Último destaque nas atuações vai para Jay Duplass, diretor de filmes independentes que ocasionalmente aparece como ator, como é o caso em “Riqueza Tóxica”, em que ele interpreta Damon, pai de Cee. Em uma sólida interpretação, Duplass consegue mostrar tanto um lado mais paterno, protetor e que mantêm segredos da filha, quanto um lado mais real dele: Um homem falido, mascarando isso com drogas e a beira do seu fim.

Depois dos Créditos

Por fim, “Riqueza Tóxica” é um filme que merece destaque pelo seu trabalho ao equilibrar diferentes gêneros cinematográficos (como o Sci-fi e o Western) permitindo que eles se complementem de uma maneira muito interessante. Outro ponto positivo da película é a exatidão que eles procuram dar ao universo e a viagem espacial, desenvolvendo com minúcia os uniformes, as naves e até as técnicas de garimpo de Aurelac, o que traz uma grande imersão nesse imenso universo desconhecido.

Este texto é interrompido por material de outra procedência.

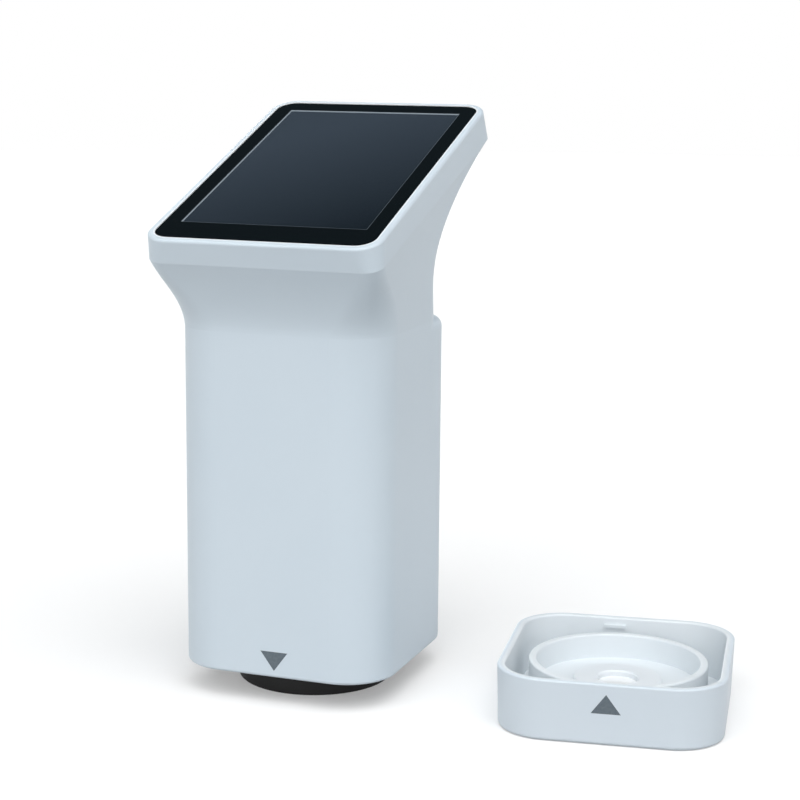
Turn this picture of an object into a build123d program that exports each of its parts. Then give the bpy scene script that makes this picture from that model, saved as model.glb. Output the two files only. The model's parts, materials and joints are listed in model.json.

Talvez a maior ressalva ao filme seja que há certos momentos em que o roteiro parece se arrastar, como se ele não soubesse como avançar a história e os conflitos de maneira mais ágil. Contudo isso não tira os pontos positivos do filme, como suas atuações, fotografia e construção de mundo e a maneira original e criativa que esse universo nos é apresentado e a história se desenrola.